Issues around climate change “can only be addressed collectively and with a great deal of solidarity” he added, and “access to adequate and predictable financial resources from a variety of public and private sources is critical if we are to achieve the Sustainable Development Goals”.

“Kenya welcomes the addition of the AU – the fastest-growing continent in the world, to the G20,” Kenyan President William Ruto wrote on X, formerly known as Twitter.

“This will increase the voice of Africa, visibility, and influence on the global stage and provide a platform to advance the common interest of our people.

“With Africa poised to grow in the coming years, a seat will allow it to shape the decisions of G20 to ensure the continent’s interests are advanced,” Ruto said in a separate statement.

“The outcome of the just-concluded Africa Climate Summit including fundamental reforms of international financial institutions and multilateral development banks is one thing that AU will advance,” he added.

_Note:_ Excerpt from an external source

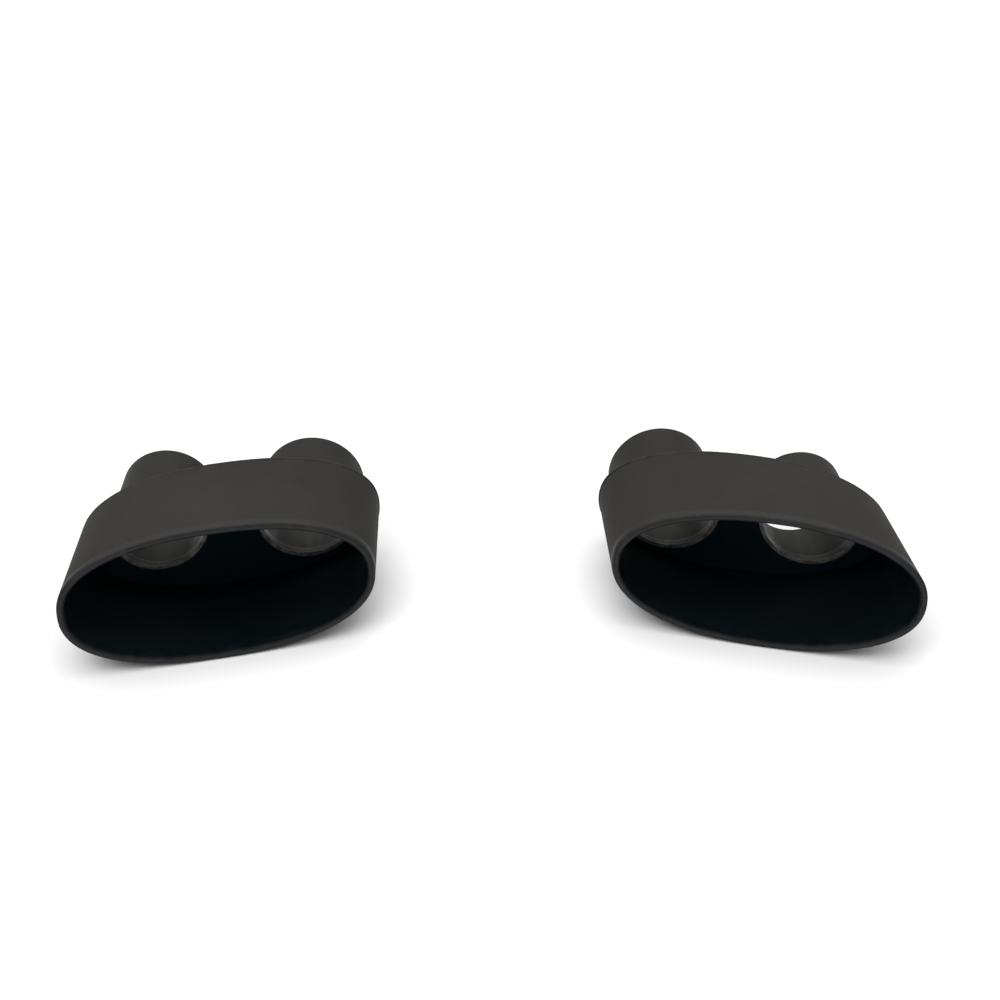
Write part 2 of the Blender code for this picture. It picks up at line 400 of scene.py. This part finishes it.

The AU at full strength has 55 members but six junta-ruled nations are currently suspended. Collectively, it has a gross domestic product (GDP) of $3 trillion (R57trl) with some 1.4 billion people.

As the G20, the grouping included 19 countries and the EU, representing 85 percent of the world’s GDP, with South Africa its only member state from the continent.

US President Joe Biden on Saturday posted on X: “Together, the US, India, Brazil and South Africa reaffirm our shared commitment to the G20 – delivering solutions for our shared world.

“In this spirit, together with the World Bank president, we welcome the G20’s commitment to build better, bigger and more effective multilateral development banks. This commitment underscores what we can do, by working together through the G20, to support our people toward a better future,” a joint statement read.

The opening day of the G20 summit on Saturday witnessed several crucial developments, including the formal induction of the AU to the group, 100% consensus on the Delhi Declaration, a bio-fuel alliance and the announcement of the India-Middle East-Europe Economic Corridor (IECC EC).

India, the US, UAE, Saudi Arabia, France, Germany, Italy and the EU on Saturday signed a Memorandum of Understanding (MoU) to establish the IECC EC.

The corridor will encourage and provide impetus to economic development through enhanced connectivity and economic integration between Asia, West Asia/Middle East and Europe, sources said.

The IMCC EC will consist of two separate corridors – East corridor connecting India to West Asia/Middle East and the Northern corridor connecting West Asia/Middle East to Europe. It will include a rail line that, upon completion, will provide a reliable and cost-effective cross-border ship-to-rail transit network to supplement the existing multi-modal transport routes enhancing transshipment of goods and services between Southeast Asia through India to West Asia/Middle East Europe.

Connectivity with countries of the region remains a key priority for India and is deeply rooted in Indian civilisational history, read the statement, adding that India had always stood to invest, co-operate and build connectivity as part of “One Earth, One Family, One Future”.

While expanding connectivity, it is important to ensure that the initiatives in this direction are consultative, transparent and participatory with respect for the sovereignty and territorial integrity of all countries, sources said, adding that adhering to the principles of financial responsibility and economic viability are key to avoiding an unsustainable debt burden on the recipients.

Conforming to ecological and environmental standards must also be ensured, sources added.

“The objective of development cooperation is that it would stand out as a symbol of an alternate approach, cement our relationship with key actors in the region and beyond, and provide our industry and business new opportunities to plug into international trade and logistics corridors,” the statement read.

India stands to gain significantly as the deal places the country firmly on the route of trade flows from South East Asia to the Gulf, West Asia and Europe, giving it significant strategic and economic advantage, besides creating huge opportunities in the logistics and transportation sector, sources added.